— Begin Available records —
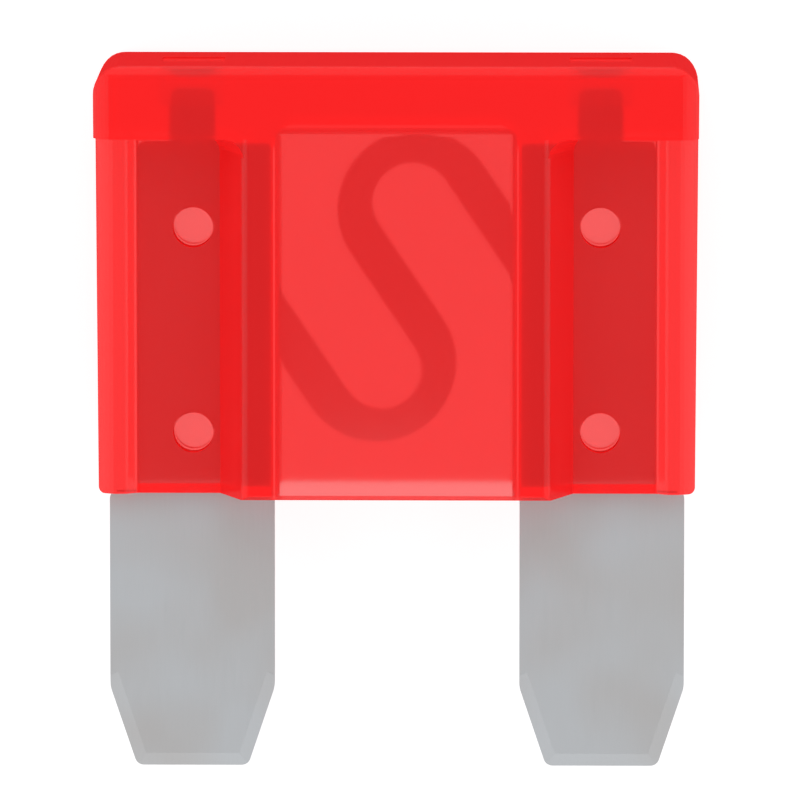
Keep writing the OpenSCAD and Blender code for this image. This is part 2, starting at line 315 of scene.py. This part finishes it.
@dataclass
class Studio:
    """The plain floor and the soft light round the fuse."""

    floor_radius_m: float = 3.0
    level: float = 1.05
    zenith_dark: float = 0.35
    dark_half_angle: float = 26.0
    soft_angle: float = 14.0

    def floor(self) -> bpy.types.Object:
        """Lays the floor that the fuse rests on.

        Returns:
            The floor.
        """
        mesh = bpy.data.meshes.new("floor")
        r = self.floor_radius_m
        mesh.from_pydata([(-r, -r, 0), (r, -r, 0), (r, r, 0), (-r, r, 0)], [], [(0, 1, 2, 3)])
        mesh.materials.append(PaperSweep().build())
        floor = bpy.data.objects.new("floor", mesh)
        bpy.context.scene.collection.objects.link(floor)
        return floor

    def sky(self) -> None:
        """Makes the soft white dome, dimmer overhead, where the camera side of a studio is."""
        world = bpy.data.worlds.new("studio_dome")
        bpy.context.scene.world = world
        world.use_nodes = True
        tree = world.node_tree
        tree.nodes.clear()
        way = add_node(tree, "ShaderNodeTexCoord").outputs["Generated"]
        up = add_node(tree, "ShaderNodeSeparateXYZ", {0: way}).outputs["Z"]
        edge = math.cos(math.radians(self.dark_half_angle + self.soft_angle))
        core = math.cos(math.radians(self.dark_half_angle))
        level = add_node(tree, "ShaderNodeMapRange",
                         {"Value": up, "From Min": edge, "From Max": core,
                          "To Min": self.level, "To Max": self.zenith_dark},
                         interpolation_type="SMOOTHSTEP")
        path = add_node(tree, "ShaderNodeLightPath")
        strength = add_node(tree, "ShaderNodeMath",
                            {0: level.outputs["Result"], 1: path.outputs[Ray.CAMERA.value]},
                            operation="MAXIMUM")
        dome = add_node(tree, "ShaderNodeBackground",
                        {"Color": linear("#FFFFFF"), "Strength": strength.outputs[0]})
        out = add_node(tree, "ShaderNodeOutputWorld")
        tree.links.new(dome.outputs[0], out.inputs["Surface"])


@dataclass
class PhotoCamera:
    """The camera, at the photograph's viewing angle and framing."""

    target_mm: tuple[float, float, float] = (0.14, 0.64, 4.25)
    distance_mm: float = 560.0
    tilt_to_head: float = 7.1
    tilt_to_right: float = 0.9
    sensor_mm: float = 36.0
    px_per_mm: float = 20.6
    frame_px: float = 800.0
    nearest_m: float = 0.05
    farthest_m: float = 20.0

    def place(self) -> bpy.types.Object:
        """Makes the camera and points it down at the fuse.

        Returns:
            The camera.
        """
        back = Vector((math.tan(math.radians(self.tilt_to_right)),
                       math.tan(math.radians(self.tilt_to_head)), 1.0)).normalized()
        right = Vector((0.0, 1.0, 0.0)).cross(back).normalized()
        up = back.cross(right)
        turn = Matrix((right, up, back)).transposed().to_4x4()
        data = bpy.data.cameras.new("camera")
        data.sensor_width = self.sensor_mm
        data.lens = self.sensor_mm * self.distance_mm * self.px_per_mm / self.frame_px
        data.clip_start = self.nearest_m
        data.clip_end = self.farthest_m
        camera = bpy.data.objects.new("camera", data)
        eye = (Vector(self.target_mm) + back * self.distance_mm) * MM
        camera.matrix_world = Matrix.Translation(eye) @ turn
        bpy.context.scene.collection.objects.link(camera)
        bpy.context.scene.camera = camera
        return camera


@dataclass
class BladeFuse:
    """The whole fuse: its housing and its element."""

    housing: Housing = field(default_factory=Housing)
    element: FuseElement = field(default_factory=FuseElement)

    def dress(self) -> None:
        """Dresses both pieces and reports them."""
        for part in (self.housing, self.element):
            piece = part.dress()
            LOG.info("%s: %d faces, %s", piece.name, len(piece.data.polygons),
                     ", ".join(m.name for m in piece.data.materials))


def main() -> None:
    """Builds the picture in order: view settings, stage, camera, then the fuse."""
    logging.basicConfig(level=logging.INFO, format="%(name)s: %(message)s")
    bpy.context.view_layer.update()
    bpy.context.scene.view_settings.view_transform = "Standard"
    studio = Studio()
    LOG.info("floor: %s", studio.floor().name)
    studio.sky()
    LOG.info("camera: %s", PhotoCamera().place().name)
    BladeFuse().dress()


if __name__ == "__main__":
    main()
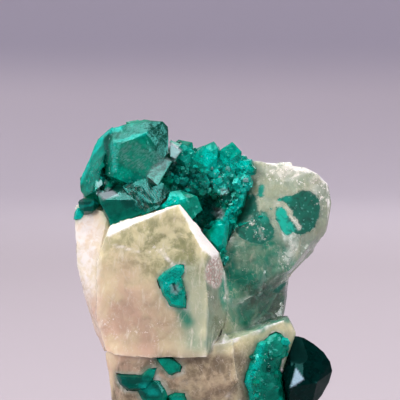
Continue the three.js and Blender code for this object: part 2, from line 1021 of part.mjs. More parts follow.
const calciteMaterial = new THREE.MeshStandardMaterial({
  color: 0xcbb99a,
  roughness: 0.35,
  metalness: 0,
});
const dioptaseMaterial = new THREE.MeshStandardMaterial({
  color: 0x0a8066,
  roughness: 0.2,
  metalness: 0,
});
const darkDioptaseMaterial = new THREE.MeshStandardMaterial({
  color: 0x06302a,
  roughness: 0.12,
  metalness: 0,
});

function bodyOf(shape, grow) {
  if (shape.corners) return flatFacedBody(shape.corners, grow);
  if (shape.outline) return flatFacedBody(tabletCorners(shape), grow);
  return dioptase(shape, grow);
}

function namedMesh(name, solid, material) {
  const mesh = new THREE.Mesh(geometryOf(solid), material);
  mesh.name = name;
  return mesh;
}

// Removes what lies below the base plane, with a block wider than the specimen.
function trimmedAtBase(solid) {
  const block = new THREE.BoxGeometry(3 * SPECIMEN_WIDTH, 3 * SPECIMEN_WIDTH, SPECIMEN_HEIGHT);
  block.translate(0, 0, BASE_Z - SPECIMEN_HEIGHT / 2);
  return solid.subtract(solidOf(block));
}

function buildSpecimen() {
  const group = new THREE.Group();
  group.name = "dioptase_specimen";
  let matrix = join([
    ...[
      frontCrystal,
      rightCrystal,
      rightCrystalNeck,
      leftCrystal,
      ledgeBlock,
      pinkBlock,
      lowerLeftMass,
      core,
    ].map((corners) => flatFacedBody(corners)),
    ...cleavageSteps.flatMap(({ axis, roll, rhombs }) =>
      rhombs.map(([x, y, z, ...edges]) => calciteRhomb({ at: [x, y, z], axis, roll, edges })),
    ),
  ]);
  const claimed = [];
  for (const [name, shapes] of Object.entries(dioptasePieces)) {
    let piece = join(shapes.map((shape) => bodyOf(shape, 0)));
    for (const taken of claimed) piece = piece.subtract(taken);
    const pocket = join(shapes.map((shape) => bodyOf(shape, SEAT_GAP)));
    claimed.push(pocket);
    matrix = matrix.subtract(pocket);
    const material = name === "dioptase_dark_crystal" ? darkDioptaseMaterial : dioptaseMaterial;
    group.add(namedMesh(name, largestBody(piece), material));
  }
  group.add(namedMesh("calcite_matrix", largestBody(trimmedAtBase(matrix)), calciteMaterial));
  return group;
}

const specimen = buildSpecimen();

export default specimen;
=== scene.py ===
# %% [markdown]
# # A dioptase specimen on calcite
# Dioptase is a copper silicate: short emerald-green crystals, glassy, almost black where they are
# thick and bright teal at thin edges. Here they sit on and inside milky calcite. The solids come
# packed from the CAD step, and this lesson gives them their stone surfaces, materials and light.

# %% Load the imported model
import math

import bmesh
import bpy
import numpy as np

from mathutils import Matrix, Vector
from mathutils.bvhtree import BVHTree


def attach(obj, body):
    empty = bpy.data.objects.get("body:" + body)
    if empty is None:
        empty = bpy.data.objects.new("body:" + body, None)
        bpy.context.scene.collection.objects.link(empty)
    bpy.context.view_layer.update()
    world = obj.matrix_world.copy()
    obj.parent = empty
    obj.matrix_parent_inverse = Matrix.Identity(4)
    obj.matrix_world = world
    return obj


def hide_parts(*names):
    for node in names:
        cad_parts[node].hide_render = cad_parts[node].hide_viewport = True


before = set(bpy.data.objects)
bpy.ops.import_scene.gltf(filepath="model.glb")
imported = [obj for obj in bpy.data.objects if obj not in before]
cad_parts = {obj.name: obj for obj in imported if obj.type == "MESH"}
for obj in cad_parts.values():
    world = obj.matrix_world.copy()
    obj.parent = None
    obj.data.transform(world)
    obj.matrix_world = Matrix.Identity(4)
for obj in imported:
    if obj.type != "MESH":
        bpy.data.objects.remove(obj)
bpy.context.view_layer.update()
MM = 0.001
print("CAD nodes:", sorted(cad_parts))

# %% [markdown]
# ## The camera
# The photograph was taken with a long lens from a little above, level with the middle of the
# piece. Its lower edge cuts the foot off, so the camera keeps the same cut.

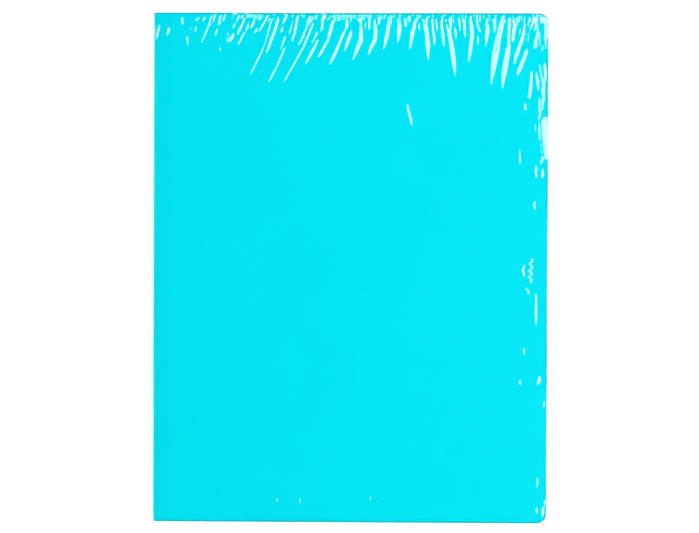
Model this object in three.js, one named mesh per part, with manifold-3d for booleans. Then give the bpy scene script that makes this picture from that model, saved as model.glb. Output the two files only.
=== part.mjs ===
// An A4 display book: a file folder whose clear pockets are bound into a cover of
// creased polypropylene sheet, as it is sold in a shrink-wrap film.
//
// The book lies closed on its back cover. +X runs from the spine to the fore edge,
// +Y to the head of the book, where the pockets open, and +Z up through the pages.
// The origin is the middle of the footprint, on the surface that the book lies on.
// All sizes are in millimetres.
import * as THREE from "three";
import { mergeVertices } from "three/addons/utils/BufferGeometryUtils.js";
import Module from "manifold-3d";

const wasm = await Module();
wasm.setup();

// Cover: one sheet, creased along both edges of the spine
const coverWidth = 240; // outer face of the spine to the fore edge
const coverHeight = 310;
const coverCornerRadius = 6; // at the fore edge; the spine's corners are square
const sheetThickness = 0.7;
const creaseGap = 0.3; // between the spine's rounded edge and the cover that turns on it

// Pockets: folded clear film, welded beside the spine and at the foot, open at the head
const pocketCount = 20;
const pocketHeight = 305;
const pocketWall = 0.06;
const pocketSlot = 0.18; // room for the paper between the two walls
const pocketAirGap = 0.2; // between neighbouring pockets
const foreEdgeMargin = 5.5; // the cover overhangs the pockets by this much
const spineWeldWidth = 8; // blank margin of a pocket beside the spine
const footWeldWidth = 2.5;
const foldWidth = 0.6; // where a pocket's film folds over at the fore edge
const stackClearance = 0.4; // between a cover and the pocket next to it

// Binding: the pockets' welded margins make a core that stands on the spine
const bindingSeat = 0.05; // between the spine and the core
const thinnestCore = 0.5; // at the pockets next to the covers
const turningClearance = 0.1; // between a pocket that turns on its fold line and the core

// Shrink film, slit along the middle of the three open edges
const filmThickness = 0.1;
const filmGap = 0.7; // between the cover and the film, whose wrinkles fill it
const filmSlit = 0.3;

// Sizes that follow from the ones above
const pocketThickness = 2 * pocketWall + pocketSlot;
const pocketPitch = pocketThickness + pocketAirGap;
const stackThickness = (pocketCount - 1) * pocketPitch + pocketThickness;
const spineWidth = stackThickness + 2 * stackClearance + 2 * sheetThickness;
const filmOffset = filmGap + filmThickness; // from the cover to the film's outer face
const bottomOfCover = filmOffset;
const topOfCover = bottomOfCover + spineWidth;
const middle = (bottomOfCover + topOfCover) / 2;
const spineX = -coverWidth / 2; // outer face of the spine
const foreX = coverWidth / 2;
const creaseRadius = sheetThickness / 2;
const creaseX = spineX + creaseRadius; // the lines that the covers turn about
const coverX = creaseX + creaseRadius + creaseGap; // where a cover's panel begins
const turningRadius = pocketThickness * Math.SQRT1_2; // of a pocket's edge round its fold line
const coreSetback = turningRadius + turningClearance; // from a fold line back to the core
const outermostFoldX = spineX + sheetThickness + bindingSeat + thinnestCore + coreSetback;

const materials = {
  cover: new THREE.MeshStandardMaterial({ color: 0x00dcf0, roughness: 0.42, metalness: 0 }),
  core: new THREE.MeshStandardMaterial({ color: 0xd3e6ea, roughness: 0.5, metalness: 0 }),
  pocket: new THREE.MeshStandardMaterial({
    color: 0xe9f3f5,
    roughness: 0.25,
    metalness: 0,
    transparent: true,
    opacity: 0.35,
  }),
  film: new THREE.MeshStandardMaterial({
    color: 0xffffff,
    roughness: 0.08,
    metalness: 0,
    transparent: true,
    opacity: 0.15,
  }),
};

// The height of a pocket, counted from 0 at the back cover.
function pocketZ(index) {
  return middle + (index - (pocketCount - 1) / 2) * pocketPitch;
}

// The fold lines step away from the spine towards the middle of the stack. So the
// pockets lie flat on each other when the book is closed and when it lies wide open.
function foldX(index) {
  const stepsIn = Math.min(index, pocketCount - 1 - index);
  return outermostFoldX + stepsIn * pocketPitch;
}

// The outline of a cover, or of the film that far outside it: square at the creases,
// round at the corners of the fore edge.
function coverOutline(startX, offset) {
  const endX = foreX + offset;
  const halfHeight = coverHeight / 2 + offset;
  const radius = coverCornerRadius + offset;
  const shape = new THREE.Shape();
  shape.moveTo(startX, -halfHeight);
  shape.lineTo(endX - radius, -halfHeight);
  shape.absarc(endX - radius, -halfHeight + radius, radius, -Math.PI / 2, 0, false);
  shape.lineTo(endX, halfHeight - radius);
  shape.absarc(endX - radius, halfHeight - radius, radius, 0, Math.PI / 2, false);
  shape.lineTo(startX, halfHeight);
  shape.closePath();
  return shape;
}

// A flat sheet of that outline, from height z0 to z1.
function sheet(outline, z0, z1) {
  const geometry = new THREE.ExtrudeGeometry(outline, {
    depth: z1 - z0,
    bevelEnabled: false,
    curveSegments: 8,
  });
  return geometry.translate(0, 0, z0);
}

// A section drawn in X and Z, run along Y from -halfLength to halfLength.
function runAlongY(section, halfLength) {
  const geometry = new THREE.ExtrudeGeometry(section, {
    depth: 2 * halfLength,
    bevelEnabled: false,
    curveSegments: 8,
  });
  return geometry.rotateX(Math.PI / 2).translate(0, halfLength, 0);
}

// A box between two corners.
function boxBetween(x0, y0, z0, x1, y1, z1) {
  const geometry = new THREE.BoxGeometry(x1 - x0, y1 - y0, z1 - z0);
  return geometry.translate((x0 + x1) / 2, (y0 + y1) / 2, (z0 + z1) / 2);
}

function toSolid(geometry) {
  const bare = geometry.clone();
  bare.deleteAttribute("normal");
  bare.deleteAttribute("uv");
  const merged = mergeVertices(bare);
  return new wasm.Manifold(
    new wasm.Mesh({
      numProp: 3,
      vertProperties: new Float32Array(merged.attributes.position.array),
      triVerts: new Uint32Array(merged.index.array),
    }),
  );
}

function toGeometry(solid) {
  const mesh = solid.getMesh();
  const geometry = new THREE.BufferGeometry();
  geometry.setAttribute("position", new THREE.BufferAttribute(mesh.vertProperties, 3));
  geometry.setIndex(new THREE.BufferAttribute(mesh.triVerts, 1));
  geometry.computeVertexNormals();
  return geometry;
}

// The spine's wall: both edges are rounded about the creases.
function spineSection() {
  const lowCreaseZ = bottomOfCover + creaseRadius;
  const highCreaseZ = topOfCover - creaseRadius;
  const section = new THREE.Shape();
  section.moveTo(spineX, lowCreaseZ);
  section.absarc(creaseX, lowCreaseZ, creaseRadius, Math.PI, 2 * Math.PI, false);
  section.lineTo(spineX + sheetThickness, highCreaseZ);
  section.absarc(creaseX, highCreaseZ, creaseRadius, 0, Math.PI, false);
  section.closePath();
  return section;
}

// The core of welded margins: its face steps out and in again, one step for each pocket.
function coreSection() {
  const backX = spineX + sheetThickness + bindingSeat;
  const section = new THREE.Shape();
  section.moveTo(backX, pocketZ(0) - pocketPitch / 2);
  for (let i = 0; i < pocketCount; i++) {
    section.lineTo(foldX(i) - coreSetback, pocketZ(i) - pocketPitch / 2);
    section.lineTo(foldX(i) - coreSetback, pocketZ(i) + pocketPitch / 2);
  }
  section.lineTo(backX, pocketZ(pocketCount - 1) + pocketPitch / 2);
  section.closePath();
  return section;
}

// One pocket: two walls with a slot between them that opens at the head. It starts half
// its thickness in front of its fold line.
function pocketGeometry(index) {
  const z = pocketZ(index);
  const halfHeight = pocketHeight / 2;
  const startX = foldX(index) + pocketThickness / 2;
  const endX = foreX - foreEdgeMargin;
  const pocket = boxBetween(
    startX,
    -halfHeight,
    z - pocketThickness / 2,
    endX,
    halfHeight,
    z + pocketThickness / 2,
  );
  const slot = boxBetween(
    foldX(0) + spineWeldWidth,
    -halfHeight + footWeldWidth,
    z - pocketSlot / 2,
    endX - foldWidth,
    halfHeight + footWeldWidth,
    z + pocketSlot / 2,
  );
  return toGeometry(toSolid(pocket).subtract(toSolid(slot)));
}

// The band of film that stands along the three open edges, from height z0 to z1.
function filmEdge(z0, z1) {
  const outer = toSolid(sheet(coverOutline(coverX, filmOffset), z0, z1));
  const room = sheet(coverOutline(coverX - filmGap, filmGap), z0 - filmGap, z1 + filmGap);
  return toGeometry(outer.subtract(toSolid(room)));
}

function named(name, geometry, material) {
  const mesh = new THREE.Mesh(geometry, material);
  mesh.name = name;
  return mesh;
}

function makeCover() {
  const outline = coverOutline(coverX, 0);
  const back = sheet(outline, bottomOfCover, bottomOfCover + sheetThickness);
  const spine = runAlongY(spineSection(), coverHeight / 2);
  const front = sheet(outline, topOfCover - sheetThickness, topOfCover);
  const cover = new THREE.Group();
  cover.add(
    named("cover_back", back, materials.cover),
    named("cover_spine", spine, materials.cover),
    named("cover_front", front, materials.cover),
  );
  return cover;
}

function makePockets() {
  const pockets = new THREE.Group();
  pockets.add(named("binding_core", runAlongY(coreSection(), pocketHeight / 2), materials.core));
  for (let i = 0; i < pocketCount; i++) {
    const name = `pocket_${String(i + 1).padStart(2, "0")}`;
    pockets.add(named(name, pocketGeometry(i), materials.pocket));
  }
  return pockets;
}

function makeShrinkFilm() {
  const outline = coverOutline(coverX, filmOffset);
  const top = topOfCover + filmOffset;
  const halfLength = coverHeight / 2 + filmGap;
  const spine = boxBetween(
    spineX - filmOffset,
    -halfLength,
    bottomOfCover,
    spineX - filmGap,
    halfLength,
    topOfCover,
  );
  const film = new THREE.Group();
  film.add(
    named("film_back_panel", sheet(outline, 0, filmThickness), materials.film),
    named("film_back_edge", filmEdge(filmThickness, middle - filmSlit / 2), materials.film),
    named("film_spine", spine, materials.film),
    named("film_front_edge", filmEdge(middle + filmSlit / 2, top - filmThickness), materials.film),
    named("film_front_panel", sheet(outline, top - filmThickness, top), materials.film),
  );
  return film;
}

const displayBook = new THREE.Group();
displayBook.add(makeCover(), makePockets(), makeShrinkFilm());

export default displayBook;
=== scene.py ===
import math

import bpy
import numpy as np
from mathutils import Matrix, Vector


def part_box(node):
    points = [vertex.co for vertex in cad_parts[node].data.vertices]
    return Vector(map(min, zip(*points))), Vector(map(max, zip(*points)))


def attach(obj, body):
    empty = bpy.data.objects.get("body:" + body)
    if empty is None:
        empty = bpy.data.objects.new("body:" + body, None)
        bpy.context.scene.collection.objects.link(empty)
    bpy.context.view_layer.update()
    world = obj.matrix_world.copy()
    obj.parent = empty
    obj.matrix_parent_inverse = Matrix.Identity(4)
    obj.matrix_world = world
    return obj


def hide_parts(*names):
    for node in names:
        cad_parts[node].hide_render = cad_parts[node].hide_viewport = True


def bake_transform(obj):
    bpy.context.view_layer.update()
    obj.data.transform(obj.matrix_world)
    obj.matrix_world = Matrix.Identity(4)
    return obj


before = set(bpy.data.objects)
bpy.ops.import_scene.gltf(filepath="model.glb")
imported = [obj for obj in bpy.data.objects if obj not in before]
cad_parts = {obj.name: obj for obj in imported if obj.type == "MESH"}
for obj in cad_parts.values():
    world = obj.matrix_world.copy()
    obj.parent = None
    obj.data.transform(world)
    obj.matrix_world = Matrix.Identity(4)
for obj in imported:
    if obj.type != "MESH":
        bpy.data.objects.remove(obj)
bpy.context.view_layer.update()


# Camera: it hangs over the book as on a copy stand, with a long lens, and stands a little
# nearer to the head and the fore edge than to the foot and the spine.
CAMERA_PLACE = (0.0118, 0.0111, 1.0163)
CAMERA_TURN = (-0.577, 0.703, 0.227)  # degrees about X, Y and Z
LENS = 85.0  # mm, on a sensor 36 mm wide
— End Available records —
### Task description
The lines to return begin at the first line of the records and end at the line holding "plain floor and"; please return them exactly, including both, and nothing beyond.

### Response to this exercise
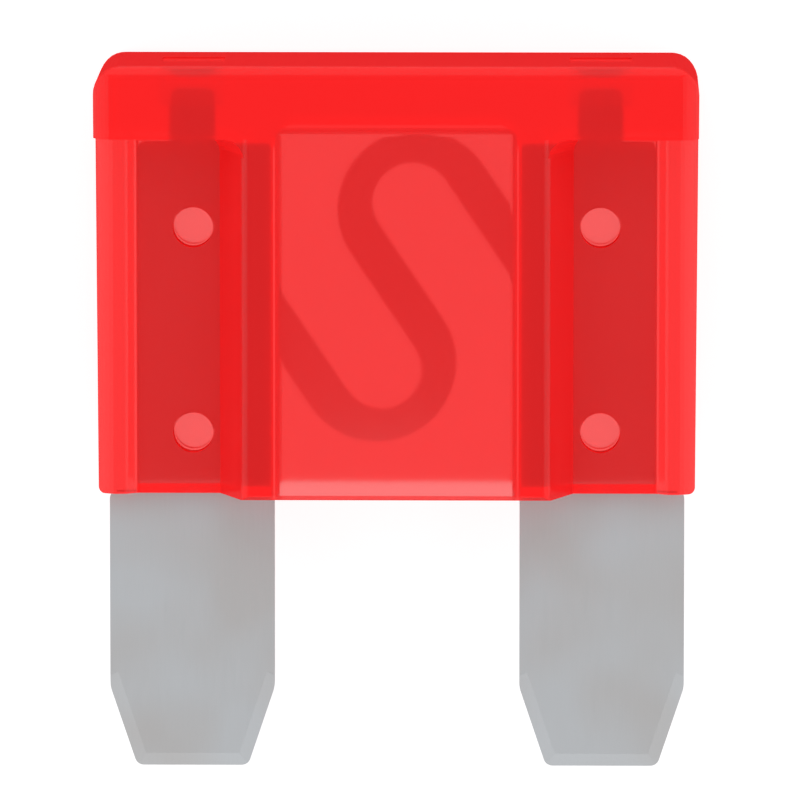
Keep writing the OpenSCAD and Blender code for this image. This is part 2, starting at line 315 of scene.py. This part finishes it.
@dataclass
class Studio:
    """The plain floor and the soft light round the fuse."""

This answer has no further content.